Staatsanwaltschaft Hamburg und die Kripo der Davidwache
Aber das ist nichts dagegen, was drei Tabledance-Bars (tendenziell eher von der billigen Sorte) sich geleistet haben. Da wurde nicht „ein bisschen“ betrogen, sondern im ganz großen Stil mit ordentlich krimineller Energie. Vermutlich haben sich die Kriminellen gedacht, dass sie schon damit durchkommen – schließlich macht es sich bei der Ehefrau nicht wirklich gut, wenn Papierkram mit der Polizei wegen einer Sache im Strip-Schuppen auf der Reeperbahn erledigt werden muss. Die Rechnung der Kriminellen ist jedoch nicht aufgegangen: Die Staatsanwaltschaft Hamburg und die Kripo der Davidwache haben am Wochenende eine großangelegte Razzia auf der Reeperbahn durchgeführt, bei der nicht weniger als 85 (!) Polizisten im Einsatz waren.
Ermittlungen gegen über 60 Personen in 78 Fällen
Die Polizei hat für die Razzia sieben Durchsuchungsbefehle erwirkt, drei davon richteten sich gegen einschlägige Bars und die restlichen vier gegen Privatwohnungen der vermuteten Strippenzieher. Nach Polizeiangaben richten sich die Ermittlungen gegen über 60 Personen in 78 Fällen – so viele Verdächtige gibt es selbst auf der Reeperbahn nicht alle Tage.
Betrug und räuberische Erpressung
Vorangegangen waren den Ermittlungen diverse Anzeigen von Geschädigten. Diese wurden u.a. unter Gewaltandrohung genötigt, unstimmige (zu Gunsten des Strip-Schuppens, versteht sich) Rechnungen zu begleichen. Außerdem wurden bei bargeldloser Zahlung mehrere Abbuchungen bei einer einzigen Rechnung vorgenommen, was nicht unbedingt auf einen hohen IQ bei den Kriminellen schließen lässt, denn auf diese Weise kam die Polizei zu äußerst belastbarem Beweismaterial. Die Anklagen lauten auf Betrug und räuberische Erpressung, in Kombination mit Vorstrafen kann dies dazu führen, dass die Angeklagten nun ganz andere Ecken von Hamburg als die Reeperbahn zu sehen kriegen – und zwar für längere Zeit.

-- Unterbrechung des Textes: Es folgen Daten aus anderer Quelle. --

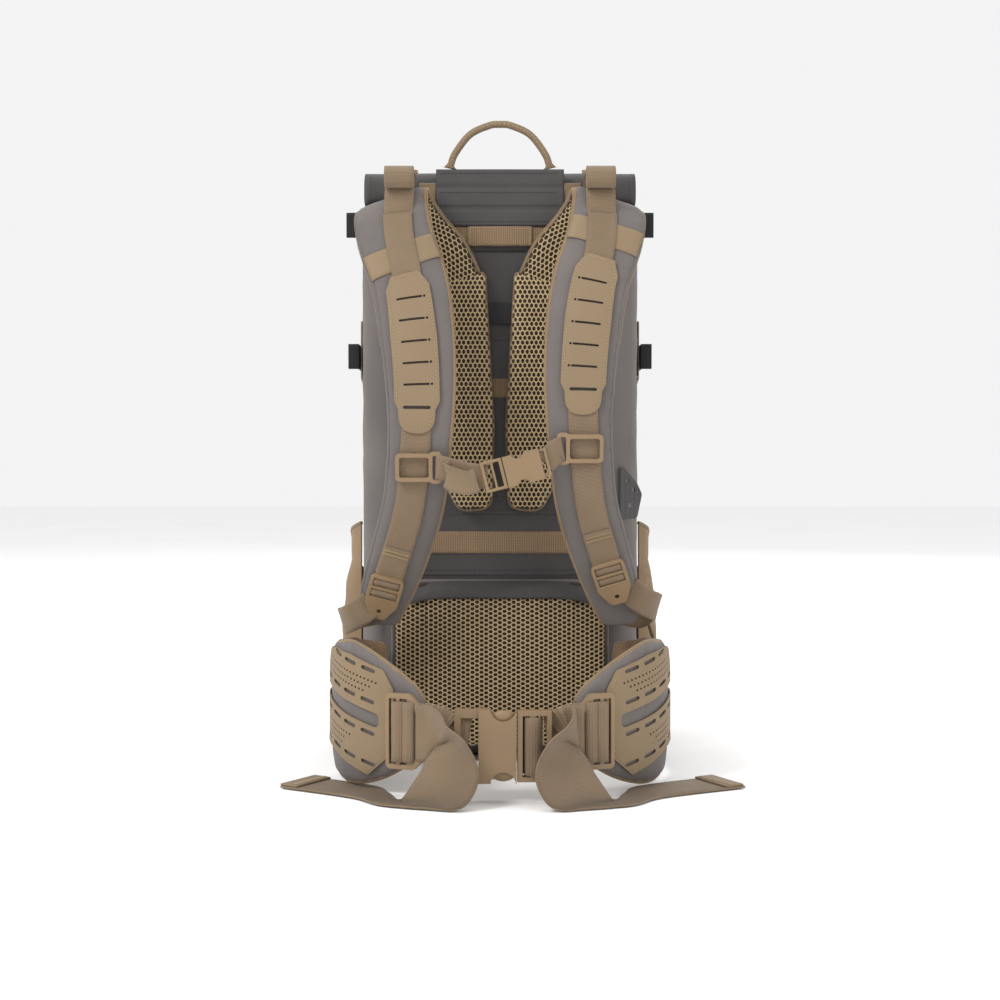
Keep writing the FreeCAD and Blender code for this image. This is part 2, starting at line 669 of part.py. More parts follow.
def make_rear():
    """The outer side: a zipped fabric panel, a slotted panel and two adjusted compression straps."""
    y = BAG_REAR + 0.3
    face = y + 3
    keep("rear_panel", plate(rectangle(-88, 88, 46, 312, y), 24, V(0, face - y, 0)))
    panel = plate(rectangle(-46, 46, 92, 276, face + 0.1), 12, V(0, 1.4, 0))
    for row in range(7):
        for column in (-28, 0, 28):
            z = 106 + row * 26
            panel = panel.cut(block((column - 11, column + 11), (face - 1, face + 3), (z - 1.6, z + 1.6)))
    keep("slotted_panels", panel)
    keep("zipper_tape", block((56, 72), (face + 0.1, face + 1.3), (84, 296)))
    keep("zip_slider", block((59, 69), (face + 1.6, face + 6), (279, 293)))
    keep("zip_pull", plate(rectangle(60.5, 67.5, 250, 278.6, face + 3), 2.5, V(0, 1.6, 0),
                           [(rectangle(62.3, 65.7, 270, 276, face + 3), 1)]))

    corner = V(BAG_HALF - BAG_CORNER, BAG_REAR - BAG_CORNER, 0)
    wrap = [V(corner.x + (BAG_CORNER + 1.6) * math.cos(math.radians(a)),
              corner.y + (BAG_CORNER + 1.6) * math.sin(math.radians(a)), 0) for a in (85, 68, 51, 34, 17, 4)]
    for z, deep in ((66, face + 1.4), (350, BAG_REAR + 1.6)):
        for flip in (mirrored, lambda shape: shape):
            run = [p + Z_AXIS * z for p in [V(17, deep, 0), V(86, deep, 0)] + wrap]
            keep("rear_straps", flip(ribbon(run, [Z_AXIS] * len(run), STRAP_WEB, steps=2)))
        glide = plate(rectangle(-16, 16, -16, 16), 4, V(0, 3, 0),
                      [(rectangle(-12, -3, -13, 13), 1.5), (rectangle(3, 12, -13, 13), 1.5)])
        keep("rear_glides", placed(glide, V(0, deep - 1.0, z), X_AXIS, Y_AXIS, Z_AXIS))


CORD_ROUTE = [
    V(108, -102, 213), V(112, -101.5, 196), V(118, -98, 173), V(126, -95.5, 148), V(134, -93, 122),
    V(143, -91, 96), V(150, -89.5, 71), V(152.5, -87, 48), V(148, -84, 29), V(138, -81, 17), V(127, -79, 13),
]
CORD_RADIUS = 1.5


def make_small_parts():
    keep("pocket_cord", tube(CORD_ROUTE, CORD_RADIUS))
    points = [V(-15, 0, 24), V(8, 0, 6), V(15, 0, -4), V(8, 0, -26), V(-15, 0, -26)]
    tab = plate(points, [3, 5, 5, 4, 3], V(0, 1.6, 0))
    for x, z in ((-6, 8), (3, 0), (-2, -14)):
        tab = tab.cut(Part.makeCylinder(2.2, 6, V(x, -2, z), Y_AXIS))
    outward = unit(V(1, -1, 0))
    corner = V(BAG_HALF - BAG_CORNER, BAG_FRONT + BAG_CORNER, 242)
    spot = corner + outward * (BAG_CORNER + 2.0)
    keep("lash_tab", placed(tab, spot, unit(V(1, 1, 0)), outward * -1, Z_AXIS))


# ---------------------------------------------------------------- build

def main():
    make_bag()
    make_frame()
    make_back_panel()
    make_back_pads()
    for side in ("left", "right"):
        found, flip, up = make_strap(side)
        make_load_lifter(side, flip)
        make_ladder_lock(side, found, flip, up)
        make_sternum(side, found, flip, up)
        make_wing(side)
        make_pocket(side)
    make_sternum_strap()
    make_belt_webbing()
    make_hip_buckle()
    make_handle()
    make_side_straps()
    make_rear()
    make_small_parts()

    os.makedirs("parts", exist_ok=True)
    for name, solids in PARTS.items():
        shape = solids[0] if len(solids) == 1 else Part.makeCompound(solids)
        bad = [s for s in solids if not s.isValid() or s.Volume <= 0]
        print(name, len(solids), round(sum(s.Volume for s in solids)), "BAD" if bad else "ok")
        shape.exportStep(os.path.join("parts", name + ".step"))


main()
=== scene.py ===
"""A hunting backpack seen from its harness side: how its cloth, webbing, foam and plastic look.

Lengths are millimetres, turned into metres only where a mesh or a curve is made. The frame is the
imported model's: +Z up, the harness towards -Y, left is -X. The harness points repeat the model's,
because this script can't read its source.
"""

import json
import math
import random

import bmesh
import bpy
import numpy as np
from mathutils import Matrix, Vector, noise

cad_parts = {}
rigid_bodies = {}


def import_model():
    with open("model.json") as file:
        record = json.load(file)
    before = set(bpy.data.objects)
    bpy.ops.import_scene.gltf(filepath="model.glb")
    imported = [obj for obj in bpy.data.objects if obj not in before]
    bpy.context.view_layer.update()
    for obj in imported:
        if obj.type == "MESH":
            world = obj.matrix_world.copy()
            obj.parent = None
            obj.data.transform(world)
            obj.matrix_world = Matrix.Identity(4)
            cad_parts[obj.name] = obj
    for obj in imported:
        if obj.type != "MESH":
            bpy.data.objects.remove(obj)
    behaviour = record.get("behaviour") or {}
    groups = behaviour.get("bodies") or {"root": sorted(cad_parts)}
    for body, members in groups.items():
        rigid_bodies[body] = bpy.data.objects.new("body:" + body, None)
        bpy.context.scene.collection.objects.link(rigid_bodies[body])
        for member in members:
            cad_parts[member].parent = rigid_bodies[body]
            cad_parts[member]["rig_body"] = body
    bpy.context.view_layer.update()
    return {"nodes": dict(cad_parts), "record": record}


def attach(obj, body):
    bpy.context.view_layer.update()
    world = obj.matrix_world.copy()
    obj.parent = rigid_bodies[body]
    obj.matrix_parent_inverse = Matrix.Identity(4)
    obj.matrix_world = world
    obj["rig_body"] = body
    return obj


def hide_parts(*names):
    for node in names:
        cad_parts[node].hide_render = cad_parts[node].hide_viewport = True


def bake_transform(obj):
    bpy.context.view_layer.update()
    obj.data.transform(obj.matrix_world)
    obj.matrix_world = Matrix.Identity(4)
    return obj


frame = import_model()
NODES = frame["nodes"]
rng = random.Random(7)

MM = 0.001
X = np.array([1.0, 0, 0])
Y = np.array([0, 1.0, 0])
Z = np.array([0, 0, 1.0])
SIDES = (("left", -1), ("right", 1))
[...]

Letztendlich waren von der Razzia nur drei Etablissements betroffen, es ist also nicht wirklich fair, wenn jetzt die gesamte Strip-Schuppen-Branche unter Generalverdacht gestellt wird – schließlich gibt es auf der Reeperbahn eine Vielzahl an Läden, die ihr Geld mit nackter Haut verdienen. Außerdem wissen die Betreiber (spätestens) jetzt, dass die Polizei ihnen auf die Finger schaut. Und dann gibt es ja noch die Läden wie etwa Pearls Table Dance Club, Susis Showbar oder gar das Dollhouse, die so oft in den überregionalen Medien – gleich, ob Zeitungen, Fernsehen oder Radio – sind, dass sie sich systematischen Betrug gar nicht leisten könnten, ohne ihren „guten“ Ruf aufs Spiel zu setzen.